The Ibadan National Museum of Unity is an ethnographic museum in Aleshinloye Ibadan, Nigeria. The museum is dedicated to the culture of the different ethnic groups of Nigeria.

== History ==
The idea of creating a national museum in Ibadan was proposed in 1973. The museum was created to store cultural artifacts from Nigeria. The museum was inaugurated in 2002 under the supervision of the National Commission for Museums and Monuments. In 2014, Monument Day was organized at the museum with a focus on the condition of monuments in Nigeria. In December 2017, the museum made a collaboration with OBAS for a cultural exhibition. In 2018, the museum opened a new exhibition center to promote tourism in Oyo State, this exhibition featured artifacts such as a Yoruba Shigidi figurine, (Note: Shigidi represents the effigy of a Yoruba deity.) Mumuye head mask, (Note: The Mumuye masks are used by the Mumuye people that lives in north-eastern Nigeria, these masks are used in rituals.) Ekoi Head Dress, (Note: The Ekoi Head Dress is worn by the women of the Ekoi people of southeastern Nigeria, the headdress is fastened with a cord under the chin, while covering the body with a long gown.) Benin Rooster Bronze and Edo Metal Bells.

== Collections ==
The masquerade gallery features exhibits about Egunguns, Mmaawun, Ekpo, Egwu Atta, Dodo and Ekpe, as well as information about the spirituality of the Yoruba, Igbo, Efik, Ibibio and Ebira cultures in Nigeria's Middle Belt region. The museum also contains musical instruments such as drums, as well as royalties, effigies and masks from different parts of Nigeria. The museum has an exhibit on pottery that includes bowl-shaped pots called Kula that are used for preparing food. The museum contains sculptures of Nnamdi Azikwe, Tafawa Balewa and Ladoke Akintola, as well as exhibits about the Hausa, Igbo and Yoruba tribes of Nigeria. The museum contains antiques such as artistic representations of Orisa Oko, Ile Ori, (Note: It is an ornamental garment worn by the Yoruba people on their heads and is made of cotton and leather.) Orisa Ibeji dolls, Amu clay pot used to store water, traditional lamps known in Yoruba and Hausa language as Fitila and wooden xylophones. The museum also contains gongs and rattles, as well as a collection of pottery including traditional plates and bowls. The museum contains a collection of ritual pots used in Yoruba religion including Esu, Ogun and Osun. The museum contains traditional textiles as well as exhibits explaining the history of Aso-Oke.
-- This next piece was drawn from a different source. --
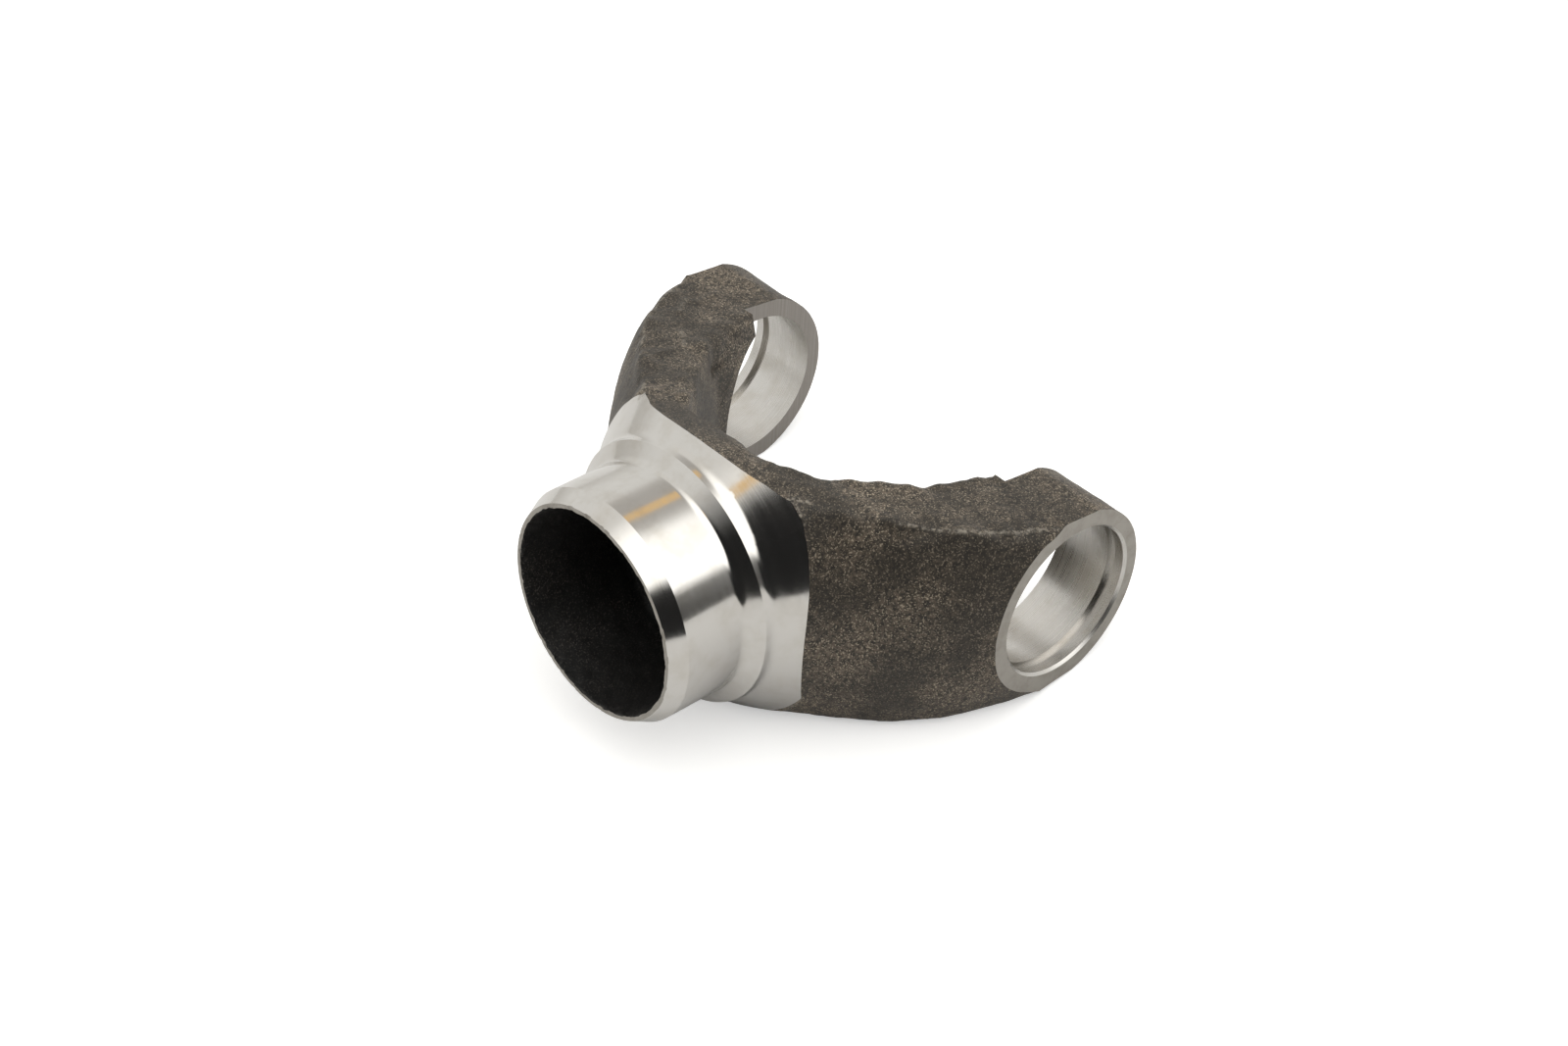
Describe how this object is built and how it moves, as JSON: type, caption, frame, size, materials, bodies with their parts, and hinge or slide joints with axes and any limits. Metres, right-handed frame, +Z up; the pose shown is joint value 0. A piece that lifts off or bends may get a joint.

The museum contains the car of the Premier of the Western Region, Ladoke Akintola. The museum also contains cultural artifacts such as Epa masks, Esie soapstone figures, as well as a collection of traditional African instruments including Ogboni drums, (Note: The Ogboni Drums are used by the Yoruba people in different cultural events such as ceremonies, festivals and funerals.) Agidigbos and Egun Sato drum. (Note: This type of drum is originally from Benin, where it was brought to Nigeria, it is a tall drum and is used for moments of celebration.) The museum contains a gallery called "Gallery of Unity", in which various musical instruments are exhibited, including the cylindrical drum called "Joko-tofofo", used to cure impotence. In addition, in the pottery gallery, there are pots with perforations used for frying called "Ikoko".